In Maintaining Boundaries, Eric Gable researches how the United States’ largest living-history museum Colonial Williamsburg talks about black history. As a case-study, Gable asks the numerous museum guides how they treat the concept of antebellum America’s miscegenation; the mixing of different racial groups through marriage, cohabitation, or, in this case, sexual relations.
In Colonial Williamsburg, history is divided into races, and subjects like miscegenation are treated as marginal; not part of the mainstream history, but of a separate history: black history. It is well known that slave owners sometimes had sexual relationships with their slaves, which for the latter, often happened involuntarily. The white guides in Colonial Williamsburg however, leave the task of telling the story of miscegenation to the black guides in Colonial Williamsburg, who are all part of a separate guide department, the Department of African-American Interpretation and Presentation (AAIP). If we would apply Jennifer Eichstedt’s typologies of presenting black history on this matter, Colonial Williamsburg would fall into category 3: ‘Segregation and marginalization of knowledge’. Gable wants that to change. First of all, miscegenation is part of black and white history. And second: there should not be a distinction between the two histories. Gable wants to ‘mainstream’ black history.
The Museum Weesp does not only include miscegenation to white history; it appropriates it to white history.
A few weeks ago, I went to the Museum Weesp, where there was a temporary exhibition on display called ´Uit de schaduw’. The idea for the exhibition was based on an archival discovery done by Annemieke van der Vegt. Annemieke was doing genealogical research on her ancestors and found out that her ancestor Christiaan van der Vegt, was not as Dutch as his name sounds. Christiaan was an African servant of the mayor of Weesp, who was later freed and renamed, married with a Dutch girl and got ten children. The museum asks its visitors: ‘Do you know who your ancestors are?’ Suggesting that it could very well be that the visitor has African ‘roots’, just like Annemieke. What would Gable think about this? After all, the museum does mainstream the story of miscegenation in a way. It even questions the identity of its white visitors; something the guides in Colonial Williamsburg tried to avoid at all cost.

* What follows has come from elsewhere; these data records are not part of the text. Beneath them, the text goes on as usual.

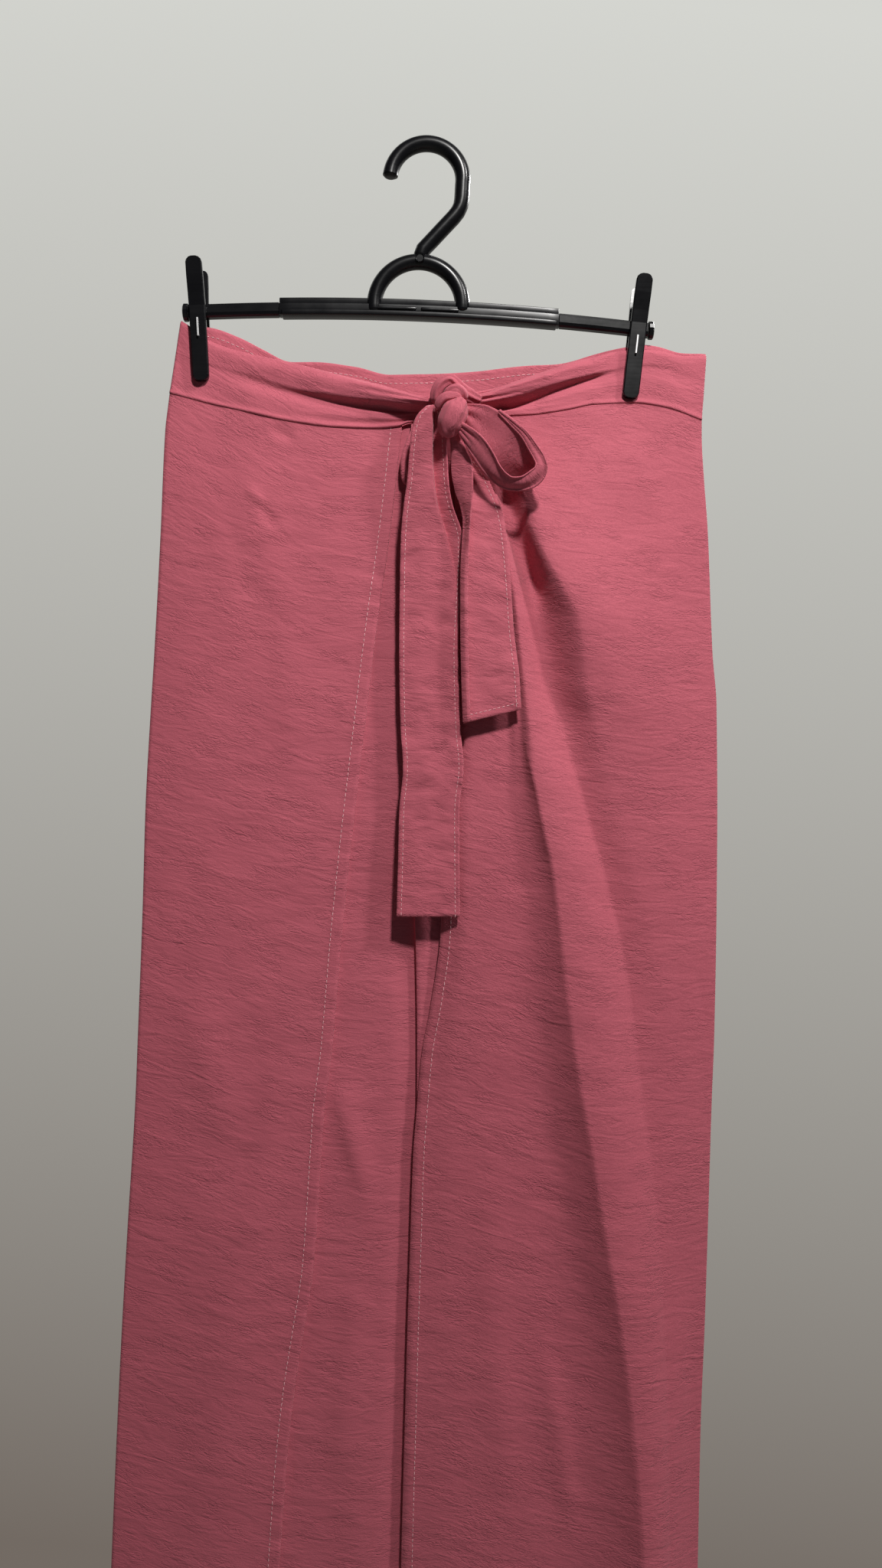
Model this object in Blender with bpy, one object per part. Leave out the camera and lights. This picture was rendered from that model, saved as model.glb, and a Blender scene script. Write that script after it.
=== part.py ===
"""Wrap trousers, clipped by the waistband to an adjustable clip hanger.

Every table below is in millimetres and uses three measures:
x, to the right as the front is seen; down, below the point where the hook rests;
out, forward of the hanger bar's middle plane. Cloth walls are modelled on their
outer face and thickened inwards.
"""

import math
from bisect import bisect_right
from collections import namedtuple

import bmesh
import bpy
from mathutils import Vector

MM = 0.001
CLOTH = 1.0            # wall of one layer of crepe
BAND_CLOTH = 1.6       # the waistband is two layers
SEAM_GAP = 0.35        # clear space between two pieces that are sewn together
UNDER_DROP = 0.8       # the under fronts start this much below the waist seam
LAYER_STEP = 1.5       # from the under front's face to the wrap panel's face
HEM = 1150.0           # the hems hang this far below the hook's rest point
SIDE_OUT = 1.0         # the under front's face at the side seam
BACK_SIDE_OUT = -1.5   # the back's face at the side seam
SEAM_LEVEL = 172.0     # mean level of the waist seam
SEAM_REACH = 110.0     # below the seam by this much, rows run level
CROTCH = 467.0

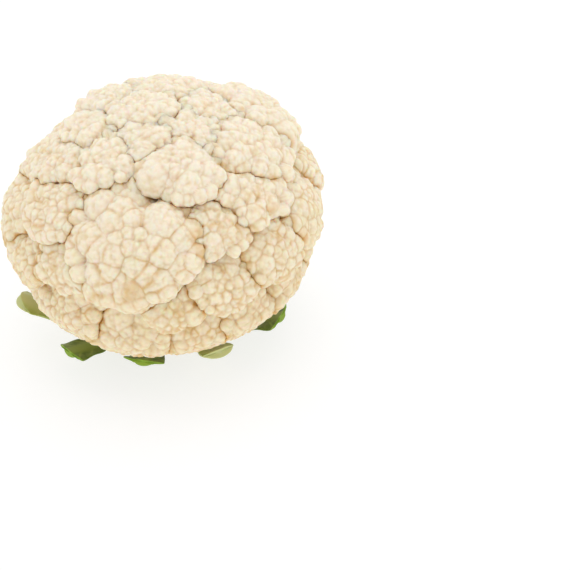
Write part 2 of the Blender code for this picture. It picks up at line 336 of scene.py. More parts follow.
def fill_flanks(floret, random):
    """(centres, radii) of balls that touch the CAD surface from inside, all over the floret's sides and
    underside. They give the branch its swelling and keep neighbours from standing apart like the tiers of
    a cake."""
    count = 150
    cosine = np.linspace(0.45, -0.90, count)
    turn = GOLDEN_ANGLE * np.arange(count) + random.uniform(0, 6)
    ways = floret.ways(turned(np.sqrt(1 - cosine**2), turn, cosine))
    reach = reach_along(floret.surface, floret.heart, ways, 0.5 * floret.half_width)
    radii = 0.34 * lump_spacing(floret.half_width) * random.uniform(0.8, 1.3, count)
    radii = np.minimum(radii, 0.6 * reach)
    return floret.heart + (reach + 0.0006 - radii)[:, None] * ways, radii


def core_balls(floret):
    """(centres, radii) of a row of balls along the axis, from the heart down to the root, which fill the
    floret under its lumps. Their radii shrink evenly down to the branch's."""
    down = np.linspace(0, 1, 12)
    length = np.linalg.norm(floret.heart - floret.root) - floret.branch_radius
    centres = floret.heart - (down * length)[:, None] * floret.axis
    swell = np.maximum(1 - down * length / (1.1 * floret.half_width), 0) ** 0.8
    return centres, floret.branch_radius + (0.56 * floret.half_width - floret.branch_radius) * swell


print("core balls from", *(round(radius * 1000, 1) for radius in core_balls(florets[0])[1][[0, -1]]), "mm")


# %% Keeping the head's outline
crown_height = max(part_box(name)[1][2] for name in floret_names)
HEAD_MIDDLE = np.array([0, 0, 0.080])
HEAD_HALF_WIDTH = 0.0905
HEAD_DROP = 0.068  # from the middle down to where the outline would close under the stalk
MOST_PROUD = 0.0030  # metres that a lump may stand out of the outline


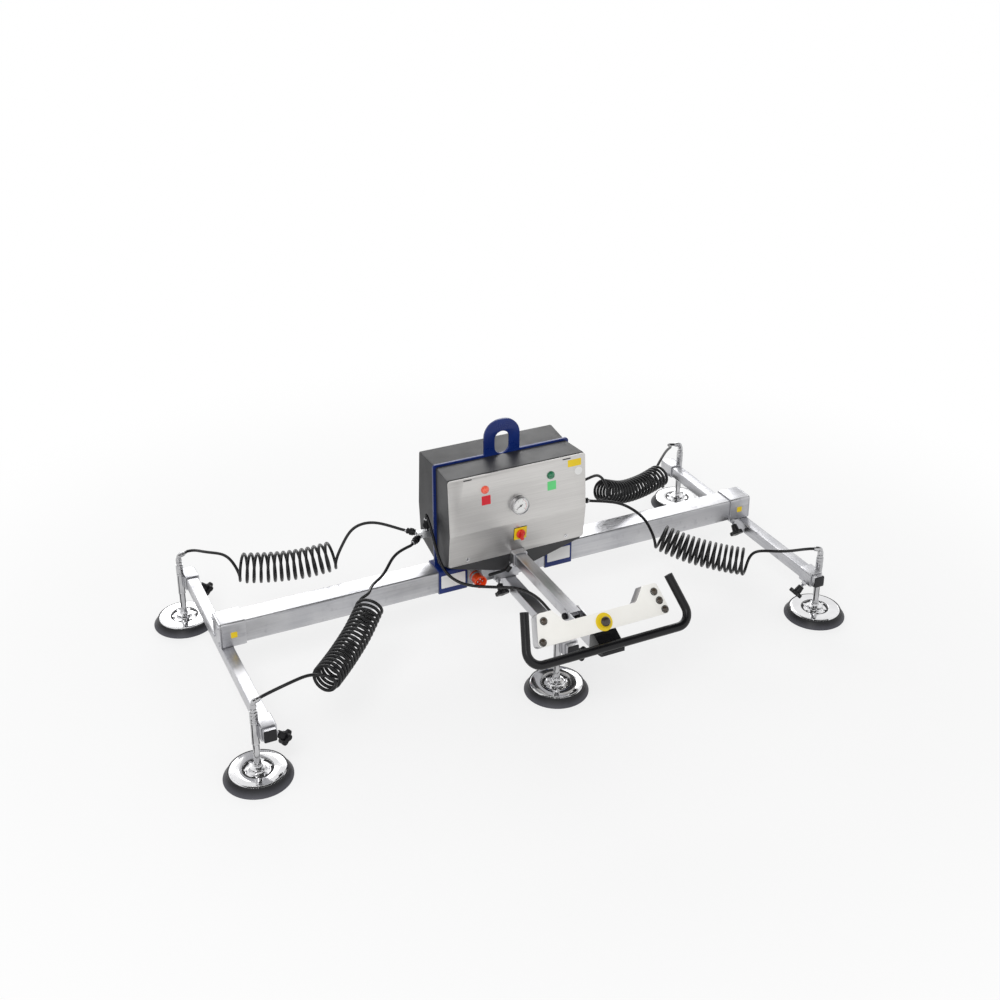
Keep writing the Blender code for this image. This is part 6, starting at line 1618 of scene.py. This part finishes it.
# Mains inlet: orange-red moulded plug housing on the main beam's front, on a grey flange.
# Two grey clips hold the plug in; its mouth looks at the operator.
INLET_X = -0.121
INLET_FACE = -0.040
INLET_RADIUS = 0.022
ORANGE_PLASTIC = coated("orange_plastic", (0.74, 0.050, 0.008), (0.86, 0.085, 0.014), 0.32, 240.0, 0.00004)
FLANGE_GREY = coated("flange_grey", (0.30, 0.31, 0.32), (0.38, 0.39, 0.40), 0.40, 300.0, 0.00004)
inlet_stand = facing((0, -1, 0), (INLET_X, INLET_FACE - 0.0003, BEAM_Z))
inlet_barrel = turned([
    (0.019, 0.0570), (0.0212, 0.0570), (INLET_RADIUS, 0.0560), (INLET_RADIUS, 0.0500), (0.0208, 0.0490),
    (0.0208, 0.0070), (0.0, 0.0070), (0.0, 0.0320), (0.019, 0.0320),
], 0.0008, 56, ring=True)
inlet_collar = turned([
    (0.0200, 0.0180), (INLET_RADIUS, 0.0180), (INLET_RADIUS, 0.0250), (0.0200, 0.0250),
], 0.0006, 56, ring=True)
inlet_pins = stack_on(cap_screw_tree, raised(circle(0.009, 4), 0.0315), (0, 0, 1), 0.0022, 0.018)
screw_places = [(x, y, 0.0078) for x in (-0.019, 0.019) for y in (-0.024, 0.024)]
flange_screws = stack_on(cap_screw_tree, screw_places, (0, 0, 1), 0.0032, 0.0030)
inlet_pieces = [
    (pressed([rectangle((-0.025, -0.030), (0.025, 0.030), 0.006)], 0.0, 0.008, "XY", 0.0012), FLANGE_GREY),
    (inlet_barrel, ORANGE_PLASTIC), (inlet_collar, FLANGE_GREY), (inlet_pins, CHROME),
    (flange_screws, SCREW_ZINC),
]
inlet_shapes = stood(inlet_stand, *inlet_pieces)
built("mains_inlet_housing", inlet_shapes, "frame", ["mains_inlet"])


# Vacuum pump and vacuum tank: grey painted, inside the housing, bolted by their feet to the blue plate.
# Neither shows when the housing is closed.
GREY_COAT = coated("grey_coat", (0.24, 0.25, 0.26), (0.32, 0.33, 0.34), 0.45, 300.0, 0.00006)
for node in ("vacuum_pump", "vacuum_tank"):
    built(node + "_casting", [(smooth_copy(node, 0.0008), GREY_COAT)], "frame", [node], 35)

But there is something very wrong with this way of talking about miscegenation. The Museum Weesp does not only include miscegenation to white history; it appropriates it to white history. By telling the visitor that there is a chance that they also have African roots, the museum indirectly implies that the visitor is as white or Dutch as Annemieke van der Vegt. And after the introduction, almost everything told in the exhibition is told from the white perspective. The museum has nothing to offer to black visitors or to those who want to find out more about the life of Christiaan van der Vegt. By making the possibility of African roots for Dutch people the main focus of the exhibition the museum excludes any other visitor groups from the museum.
The guides at Colonial Williamsburg treat miscegenation as marginal, black history, Museum Weesp appropriates miscegenation to white history. That is not at all what Gable meant when he wanted to mainstream black history! Where Colonial Williamsburg was a category 3 in Eichstedt’s typology, Museum Weesp falls into category 1: ‘symbolic annihilation and erasure.’ Which leaves me wondering: can you think of a museum that does handle the subject of miscegenation in a right manner? I can not think of any.
Or maybe we should not even try mainstreaming subjects like miscegenation or black history at all? Well, that is if we would listen to right-wing politician Theo Hiddema. Last month, in a radio interview, he pleaded for more miscegenation in our society in a peculiar (read: quite racist) way: ‘If all these Moroccans were mixing with Dutch ladies, then everything would be okay. Then you would not need integration clubs and experts (…) Integration between the sheets, isn’t that beautiful?’